If you start to realize that either your initial side effects haven't faded in the first few months or new side effects have reared their ugly head over time, then you want to start keeping a journal so you can chronicle everything. From physical and mental changes to even the ups and downs of your menstrual flow. Especially if the latter becomes erratic.


"Monitor for a few cycles, then discuss with your clinician," associate professor and chief of general obstetrics and gynecology at Northwestern University's Feinberg School of Medicine Jessica Kiley, MD, MPH tells SELF.

Signs to look out for, in addition to what's going on inside your reproductive system, are excessive migraines and the thickening of the cornea in your eyes (via Medical News Today). It might sound strange that hormonal birth control would affect the eyes, but where hormones are concerned, anything can happen.

Keep track of any mental changes

Hormonal birth control can have either a positive or negative effect on emotions and our overall mental state. But it's when it's negative that you should be concerned and, therefore, track it in your journal.


A 2016 study found that hormonal birth control can cause depression in some women (via JAMA Psychiatry). If this is something you notice about yourself and you're someone who's never dealt with depression, ever, in your life, then this is something you want to notice and write down. For example, how often are the feelings of depression? Is it every day, or does it seem to just pop up at certain points in your menstrual cycle?

Also, if you start having suicidal thoughts, not only should you track when you have those thoughts but reach out to your doctor immediately. Research has found that the hormonal shifts that come with birth control can lead to a higher risk of suicide (via Natural Library of Medicine).


If you or anyone you know is having suicidal thoughts, please call the National Suicide Prevention Lifeline​ by dialing 988 or by calling 1-800-273-TALK (8255)​.

Take a break from your birth control

If your side effects are interfering in your day-to-day life and the only change has been taking birth control, then take a break from it. If you're on the Pill, you can stop at any time, meaning you don't have to finish the pack, and if you have an IUD, you can make an appointment to have it removed for a bit. As of yet, there's no evidence to suggest that taking a break from your birth control is bad for you (via Healthline). However, even though it can take a bit for your period to return, it doesn't mean you can't get pregnant.

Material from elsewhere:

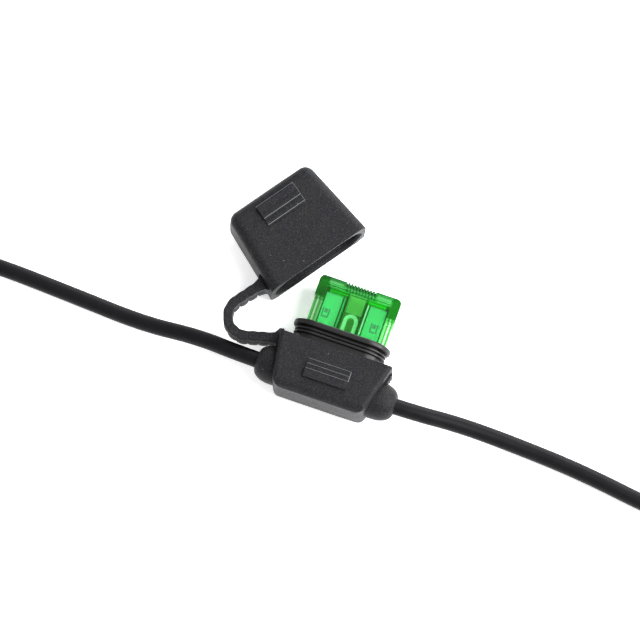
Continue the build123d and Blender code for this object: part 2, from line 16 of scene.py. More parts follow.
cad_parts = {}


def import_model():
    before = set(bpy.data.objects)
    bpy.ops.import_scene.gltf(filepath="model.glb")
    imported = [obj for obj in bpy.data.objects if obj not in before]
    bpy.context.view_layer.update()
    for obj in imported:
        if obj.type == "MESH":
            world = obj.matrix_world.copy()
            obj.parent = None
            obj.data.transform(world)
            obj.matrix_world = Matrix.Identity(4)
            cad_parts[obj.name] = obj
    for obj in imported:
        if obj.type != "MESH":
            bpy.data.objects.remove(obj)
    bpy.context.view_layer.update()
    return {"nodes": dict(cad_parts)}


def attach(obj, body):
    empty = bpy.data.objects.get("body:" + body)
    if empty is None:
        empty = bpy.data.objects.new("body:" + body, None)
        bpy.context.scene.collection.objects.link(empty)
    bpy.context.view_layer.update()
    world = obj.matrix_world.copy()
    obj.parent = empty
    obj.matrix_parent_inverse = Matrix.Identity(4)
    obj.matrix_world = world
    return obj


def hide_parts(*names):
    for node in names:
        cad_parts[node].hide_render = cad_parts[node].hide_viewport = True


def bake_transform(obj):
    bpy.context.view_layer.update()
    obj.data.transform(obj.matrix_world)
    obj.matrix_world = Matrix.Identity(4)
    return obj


LOG = logging.getLogger("fuse_holder")

MM = 0.001
MID_Z = 7.4
Point = tuple[float, float, float]
Number = Union[float, "Signal"]


def srgb(red: float, green: float, blue: float) -> tuple[float, float, float, float]:
    """Turns a screen colour into the linear colour that a shader takes.

    Args:
        red: Red from 0 to 255.
        green: Green from 0 to 255.
        blue: Blue from 0 to 255.

    Returns:
        The linear colour, with an alpha of 1.
    """
    def linear(value: float) -> float:
        part = value / 255
        return part / 12.92 if part <= 0.04045 else ((part + 0.055) / 1.055) ** 2.4

    return (linear(red), linear(green), linear(blue), 1.0)


class Axis(Enum):
    """A coordinate of object space."""

    X = "X"
    Y = "Y"
    Z = "Z"


class Side(Enum):
    """A side of the holder, seen with the fuse pointing up."""

    LEFT = "left"
    RIGHT = "right"


class Signal:
    """One output socket of a node tree, with arithmetic that adds nodes."""

    def __init__(self, shader: "Shader", socket: bpy.types.NodeSocket) -> None:
        self.shader = shader
        self.socket = socket

    def _math(self, operation: str, *values: Number) -> "Signal":
        """Adds one Math node.

        Args:
            operation: The node's operation.
            values: Its inputs in order.

        Returns:
            The node's output.
        """
        return self.shader.node("ShaderNodeMath", {"operation": operation}, dict(enumerate(values)))

    def __add__(self, other: Number) -> "Signal":
        return self._math("ADD", self, other)

    def __radd__(self, other: Number) -> "Signal":
        return self._math("ADD", other, self)

    def __sub__(self, other: Number) -> "Signal":
        return self._math("SUBTRACT", self, other)

    def __rsub__(self, other: Number) -> "Signal":
        return self._math("SUBTRACT", other, self)

    def __mul__(self, other: Number) -> "Signal":
        return self._math("MULTIPLY", self, other)

    def __truediv__(self, other: Number) -> "Signal":
        return self._math("DIVIDE", self, other)

    def __pow__(self, other: Number) -> "Signal":
        return self._math("POWER", self, other)

    def __abs__(self) -> "Signal":
        return self._math("ABSOLUTE", self)

    def above(self, edge: Number) -> "Signal":
        """1 where the signal is greater than an edge, else 0."""
        return self._math("GREATER_THAN", self, edge)

    def rounded(self) -> "Signal":
        """The nearest whole number."""
        return self._math("ROUND", self)

    def ramp(self, low: float, high: float) -> "Signal":
        """Rises smoothly from 0 at one value to 1 at another.

        Args:
            low: Where it is 0.
            high: Where it is 1.

        Returns:
            The eased signal.
        """
        values = {"Value": self, "From Min": low, "From Max": high}
        settings = {"interpolation_type": "SMOOTHSTEP"}
        return self.shader.node("ShaderNodeMapRange", settings, values)


class Shader:
    """A material's node tree round one Principled shader."""

    def __init__(self, name: str) -> None:
        self.material = bpy.data.materials.new(name)
        self.material.use_nodes = True
        self.tree = self.material.node_tree
        self.tree.nodes.clear()
        self.output = self.tree.nodes.new("ShaderNodeOutputMaterial")
        self.principled = self.tree.nodes.new("ShaderNodeBsdfPrincipled")
        self.tree.links.new(self.principled.outputs["BSDF"], self.output.inputs["Surface"])
        self.place = self.node("ShaderNodeTexCoord", {}, {}, "Object")

    def node(self, kind: str, settings: dict, inputs: dict, output: Union[int, str] = 0) -> Signal:
        """Adds any node.

        Args:
            kind: The node's type.
            settings: Its own properties by name.
            inputs: Its inputs by name or number, each a value or a signal.
            output: The output wanted, by name or number.

        Returns:
            That output.
        """
        made = self.tree.nodes.new(kind)
        for name, value in settings.items():
            setattr(made, name, value)
        for key, value in inputs.items():
            if isinstance(value, Signal):
                self.tree.links.new(value.socket, made.inputs[key])
            else:
                made.inputs[key].default_value = value
        return Signal(self, made.outputs[output])

    def noise(self, scale: float, detail: float = 2.0, roughness: float = 0.5) -> Signal:
        """Noise over object space, with a scale in cells per metre."""
        inputs = {"Vector": self.place, "Scale": scale, "Detail": detail, "Roughness": roughness}
        return self.node("ShaderNodeTexNoise", {}, inputs, "Fac")

    def cells(self, scale: float) -> Signal:
        """Distance to the nearest random point, with a scale in points per metre."""
        return self.node("ShaderNodeTexVoronoi", {}, {"Vector": self.place, "Scale": scale}, "Distance")

    def axis(self, axis: Axis) -> Signal:
        """One coordinate of object space, in metres."""
        return self.node("ShaderNodeSeparateXYZ", {}, {0: self.place}, axis.value)

    def mix(self, amount: Number, first: object, second: object) -> Signal:
        """Mixes two colours.

        Args:
            amount: The share of the second.
            first: A colour or a signal.
            second: A colour or a signal.

        Returns:
            The colour.
        """
        made = self.tree.nodes.new("ShaderNodeMix")
        made.data_type = "RGBA"
        for socket, value in ((made.inputs[0], amount), (made.inputs[6], first), (made.inputs[7], second)):
            if isinstance(value, Signal):
                self.tree.links.new(value.socket, socket)
            else:
                socket.default_value = value
        return Signal(self, made.outputs[2])

    def band(self, value: Signal, low: float, high: float, soft: float = 0.0001) -> Signal:
        """1 between two values of a signal and 0 beyond them, with soft edges.

        Args:
            value: The signal.
            low: Where the band starts.
            high: Where it ends.
            soft: Half the width of each edge.

        Returns:
            The mask.
        """
        return value.ramp(low - soft, low + soft) * (1.0 - value.ramp(high - soft, high + soft))

    def bump(self, height: Signal, depth: float, below: Signal | None = None) -> Signal:
        """Turns a height from 0 to 1 into a normal.

        Args:
            height: The height.
            depth: What a height of 1 measures, in metres.
            below: A normal to build on.

        Returns:
            The normal.
        """
        inputs = {"Height": height, "Distance": depth, "Strength": 1.0}
        if below is not None:
            inputs["Normal"] = below
        return self.node("ShaderNodeBump", {}, inputs)

    def drive(self, **inputs: object) -> bpy.types.Material:
        """Connects signals or values to the Principled shader.

        Args:
            inputs: Socket names, with _ for a space, and what each takes.

        Returns:
            The material.
        """
        for key, value in inputs.items():
            socket = self.principled.inputs[key.replace("_", " ")]
            if isinstance(value, Signal):
                self.tree.links.new(value.socket, socket)
            else:
                socket.default_value = value
        return self.material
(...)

Once you stop taking it, journal about your body and mental state for the next three months that follow. According to Planned Parenthood, it takes a few months for your body to get back on track, which also means it will take a few months to determine if it was your birth control that was negatively affecting you.

Listen to your body

Sadly, we live in a culture where getting male doctors to listen to their female patients is a struggle. Even though we know our bodies and know when something isn't right, we're often dismissed.

"I can't tell you how many women I've seen who have gone to see numerous doctors, only to be told their issues were stress-related or all in their heads," neurologist and director of wellness and health in the department of neurosurgery at the Icahn School of Medicine at Mount Sinai Dr. Fiona Gupta tells The New York Times. "Many of these patients were later diagnosed with serious neurological problems, like multiple sclerosis and Parkinson's disease. They knew something was wrong but had been discounted and instructed not to trust their own intuition."


Because of this, you need to advocate for yourself, take the necessary steps to determine if your birth control is making you sick, and not back down when you tell your doctor what's going on — all that chronicling of symptoms and changes will help you with your case.

But just because one type of birth control doesn't work out for you doesn't mean there isn't another one that will fit perfectly. There are six different methods of hormonal birth control on the market (via Clue). Even if it's a trial-and-error process, you'll definitely find the best one for you eventually.